**DO THIS:** Retype everything in the listing, leaving each line exactly as it is.

**DATA SHOWN:**
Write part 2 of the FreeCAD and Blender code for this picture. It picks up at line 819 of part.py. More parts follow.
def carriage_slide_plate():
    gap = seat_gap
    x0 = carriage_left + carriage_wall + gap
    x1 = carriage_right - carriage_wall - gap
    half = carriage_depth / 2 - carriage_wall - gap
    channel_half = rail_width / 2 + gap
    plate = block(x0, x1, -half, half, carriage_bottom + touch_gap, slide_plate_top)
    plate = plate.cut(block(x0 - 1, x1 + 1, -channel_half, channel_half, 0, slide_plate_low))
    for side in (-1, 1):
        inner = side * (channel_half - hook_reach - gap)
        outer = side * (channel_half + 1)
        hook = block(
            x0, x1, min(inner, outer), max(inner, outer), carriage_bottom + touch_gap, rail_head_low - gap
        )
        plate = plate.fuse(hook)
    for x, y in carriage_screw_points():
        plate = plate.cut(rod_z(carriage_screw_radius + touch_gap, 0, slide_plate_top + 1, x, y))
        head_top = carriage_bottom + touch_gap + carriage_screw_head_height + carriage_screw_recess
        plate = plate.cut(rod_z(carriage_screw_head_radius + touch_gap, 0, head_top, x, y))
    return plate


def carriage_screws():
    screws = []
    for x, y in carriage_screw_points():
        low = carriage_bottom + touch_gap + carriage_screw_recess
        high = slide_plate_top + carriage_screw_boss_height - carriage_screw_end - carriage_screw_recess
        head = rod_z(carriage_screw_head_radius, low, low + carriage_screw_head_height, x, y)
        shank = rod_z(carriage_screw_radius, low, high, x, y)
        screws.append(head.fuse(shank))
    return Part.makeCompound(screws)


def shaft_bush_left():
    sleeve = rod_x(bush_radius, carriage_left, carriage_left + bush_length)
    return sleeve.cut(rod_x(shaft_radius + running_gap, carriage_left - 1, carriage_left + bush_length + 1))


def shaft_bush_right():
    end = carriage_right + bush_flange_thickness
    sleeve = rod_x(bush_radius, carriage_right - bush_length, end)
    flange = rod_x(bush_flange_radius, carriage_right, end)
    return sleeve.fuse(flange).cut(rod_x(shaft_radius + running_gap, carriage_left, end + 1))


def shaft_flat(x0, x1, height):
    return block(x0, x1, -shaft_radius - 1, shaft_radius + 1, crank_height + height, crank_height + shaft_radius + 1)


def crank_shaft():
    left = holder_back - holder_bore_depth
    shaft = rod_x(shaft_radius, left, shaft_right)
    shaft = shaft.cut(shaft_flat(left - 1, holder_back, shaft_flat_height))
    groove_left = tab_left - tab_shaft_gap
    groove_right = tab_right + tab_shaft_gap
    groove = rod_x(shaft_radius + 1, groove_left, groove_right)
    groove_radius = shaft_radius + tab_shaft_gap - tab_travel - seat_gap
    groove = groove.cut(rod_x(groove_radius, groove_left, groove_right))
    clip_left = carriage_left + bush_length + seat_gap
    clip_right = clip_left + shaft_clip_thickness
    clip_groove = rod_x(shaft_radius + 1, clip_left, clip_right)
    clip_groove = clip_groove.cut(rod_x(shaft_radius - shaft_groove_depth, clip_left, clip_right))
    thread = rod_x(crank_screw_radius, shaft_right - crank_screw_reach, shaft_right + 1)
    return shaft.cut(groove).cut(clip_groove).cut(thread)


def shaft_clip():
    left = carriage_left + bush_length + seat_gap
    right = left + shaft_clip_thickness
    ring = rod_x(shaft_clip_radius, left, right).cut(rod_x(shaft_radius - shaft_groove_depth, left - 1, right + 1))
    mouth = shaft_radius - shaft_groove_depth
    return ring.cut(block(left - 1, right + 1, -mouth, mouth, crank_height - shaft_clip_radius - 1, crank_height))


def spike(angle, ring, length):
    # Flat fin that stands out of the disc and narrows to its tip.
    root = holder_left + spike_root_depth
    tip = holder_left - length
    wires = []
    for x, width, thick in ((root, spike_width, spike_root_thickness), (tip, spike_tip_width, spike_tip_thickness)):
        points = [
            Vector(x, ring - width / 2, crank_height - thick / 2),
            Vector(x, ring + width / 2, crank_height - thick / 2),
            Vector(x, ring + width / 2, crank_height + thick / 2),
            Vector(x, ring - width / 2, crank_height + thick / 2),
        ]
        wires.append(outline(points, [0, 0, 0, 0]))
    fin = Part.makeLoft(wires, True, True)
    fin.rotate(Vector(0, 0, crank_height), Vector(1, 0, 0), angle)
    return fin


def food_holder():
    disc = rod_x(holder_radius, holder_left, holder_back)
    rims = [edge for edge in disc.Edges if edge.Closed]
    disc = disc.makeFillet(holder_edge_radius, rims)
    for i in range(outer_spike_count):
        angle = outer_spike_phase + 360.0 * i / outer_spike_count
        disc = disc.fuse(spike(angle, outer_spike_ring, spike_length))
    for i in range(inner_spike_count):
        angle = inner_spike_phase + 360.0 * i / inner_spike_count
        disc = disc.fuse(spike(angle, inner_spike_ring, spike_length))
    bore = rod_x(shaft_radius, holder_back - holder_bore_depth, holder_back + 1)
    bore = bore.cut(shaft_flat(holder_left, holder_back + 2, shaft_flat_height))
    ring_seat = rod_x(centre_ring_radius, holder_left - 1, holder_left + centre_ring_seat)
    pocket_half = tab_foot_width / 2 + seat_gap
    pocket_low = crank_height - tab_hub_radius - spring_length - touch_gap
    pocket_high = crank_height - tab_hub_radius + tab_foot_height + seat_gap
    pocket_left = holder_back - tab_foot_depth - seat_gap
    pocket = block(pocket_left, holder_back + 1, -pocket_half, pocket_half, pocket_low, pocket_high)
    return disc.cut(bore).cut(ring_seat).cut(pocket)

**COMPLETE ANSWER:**
Write part 2 of the FreeCAD and Blender code for this picture. It picks up at line 819 of part.py. More parts follow.
def carriage_slide_plate():
    gap = seat_gap
    x0 = carriage_left + carriage_wall + gap
    x1 = carriage_right - carriage_wall - gap
    half = carriage_depth / 2 - carriage_wall - gap
    channel_half = rail_width / 2 + gap
    plate = block(x0, x1, -half, half, carriage_bottom + touch_gap, slide_plate_top)
    plate = plate.cut(block(x0 - 1, x1 + 1, -channel_half, channel_half, 0, slide_plate_low))
    for side in (-1, 1):
        inner = side * (channel_half - hook_reach - gap)
        outer = side * (channel_half + 1)
        hook = block(
            x0, x1, min(inner, outer), max(inner, outer), carriage_bottom + touch_gap, rail_head_low - gap
        )
        plate = plate.fuse(hook)
    for x, y in carriage_screw_points():
        plate = plate.cut(rod_z(carriage_screw_radius + touch_gap, 0, slide_plate_top + 1, x, y))
        head_top = carriage_bottom + touch_gap + carriage_screw_head_height + carriage_screw_recess
        plate = plate.cut(rod_z(carriage_screw_head_radius + touch_gap, 0, head_top, x, y))
    return plate


def carriage_screws():
    screws = []
    for x, y in carriage_screw_points():
        low = carriage_bottom + touch_gap + carriage_screw_recess
        high = slide_plate_top + carriage_screw_boss_height - carriage_screw_end - carriage_screw_recess
        head = rod_z(carriage_screw_head_radius, low, low + carriage_screw_head_height, x, y)
        shank = rod_z(carriage_screw_radius, low, high, x, y)
        screws.append(head.fuse(shank))
    return Part.makeCompound(screws)


def shaft_bush_left():
    sleeve = rod_x(bush_radius, carriage_left, carriage_left + bush_length)
    return sleeve.cut(rod_x(shaft_radius + running_gap, carriage_left - 1, carriage_left + bush_length + 1))


def shaft_bush_right():
    end = carriage_right + bush_flange_thickness
    sleeve = rod_x(bush_radius, carriage_right - bush_length, end)
    flange = rod_x(bush_flange_radius, carriage_right, end)
    return sleeve.fuse(flange).cut(rod_x(shaft_radius + running_gap, carriage_left, end + 1))


def shaft_flat(x0, x1, height):
    return block(x0, x1, -shaft_radius - 1, shaft_radius + 1, crank_height + height, crank_height + shaft_radius + 1)


def crank_shaft():
    left = holder_back - holder_bore_depth
    shaft = rod_x(shaft_radius, left, shaft_right)
    shaft = shaft.cut(shaft_flat(left - 1, holder_back, shaft_flat_height))
    groove_left = tab_left - tab_shaft_gap
    groove_right = tab_right + tab_shaft_gap
    groove = rod_x(shaft_radius + 1, groove_left, groove_right)
    groove_radius = shaft_radius + tab_shaft_gap - tab_travel - seat_gap
    groove = groove.cut(rod_x(groove_radius, groove_left, groove_right))
    clip_left = carriage_left + bush_length + seat_gap
    clip_right = clip_left + shaft_clip_thickness
    clip_groove = rod_x(shaft_radius + 1, clip_left, clip_right)
    clip_groove = clip_groove.cut(rod_x(shaft_radius - shaft_groove_depth, clip_left, clip_right))
    thread = rod_x(crank_screw_radius, shaft_right - crank_screw_reach, shaft_right + 1)
    return shaft.cut(groove).cut(clip_groove).cut(thread)


def shaft_clip():
    left = carriage_left + bush_length + seat_gap
    right = left + shaft_clip_thickness
    ring = rod_x(shaft_clip_radius, left, right).cut(rod_x(shaft_radius - shaft_groove_depth, left - 1, right + 1))
    mouth = shaft_radius - shaft_groove_depth
    return ring.cut(block(left - 1, right + 1, -mouth, mouth, crank_height - shaft_clip_radius - 1, crank_height))


def spike(angle, ring, length):
    # Flat fin that stands out of the disc and narrows to its tip.
    root = holder_left + spike_root_depth
    tip = holder_left - length
    wires = []
    for x, width, thick in ((root, spike_width, spike_root_thickness), (tip, spike_tip_width, spike_tip_thickness)):
        points = [
            Vector(x, ring - width / 2, crank_height - thick / 2),
            Vector(x, ring + width / 2, crank_height - thick / 2),
            Vector(x, ring + width / 2, crank_height + thick / 2),
            Vector(x, ring - width / 2, crank_height + thick / 2),
        ]
        wires.append(outline(points, [0, 0, 0, 0]))
    fin = Part.makeLoft(wires, True, True)
    fin.rotate(Vector(0, 0, crank_height), Vector(1, 0, 0), angle)
    return fin


def food_holder():
    disc = rod_x(holder_radius, holder_left, holder_back)
    rims = [edge for edge in disc.Edges if edge.Closed]
    disc = disc.makeFillet(holder_edge_radius, rims)
    for i in range(outer_spike_count):
        angle = outer_spike_phase + 360.0 * i / outer_spike_count
        disc = disc.fuse(spike(angle, outer_spike_ring, spike_length))
    for i in range(inner_spike_count):
        angle = inner_spike_phase + 360.0 * i / inner_spike_count
        disc = disc.fuse(spike(angle, inner_spike_ring, spike_length))
    bore = rod_x(shaft_radius, holder_back - holder_bore_depth, holder_back + 1)
    bore = bore.cut(shaft_flat(holder_left, holder_back + 2, shaft_flat_height))
    ring_seat = rod_x(centre_ring_radius, holder_left - 1, holder_left + centre_ring_seat)
    pocket_half = tab_foot_width / 2 + seat_gap
    pocket_low = crank_height - tab_hub_radius - spring_length - touch_gap
    pocket_high = crank_height - tab_hub_radius + tab_foot_height + seat_gap
    pocket_left = holder_back - tab_foot_depth - seat_gap
    pocket = block(pocket_left, holder_back + 1, -pocket_half, pocket_half, pocket_low, pocket_high)
    return disc.cut(bore).cut(ring_seat).cut(pocket)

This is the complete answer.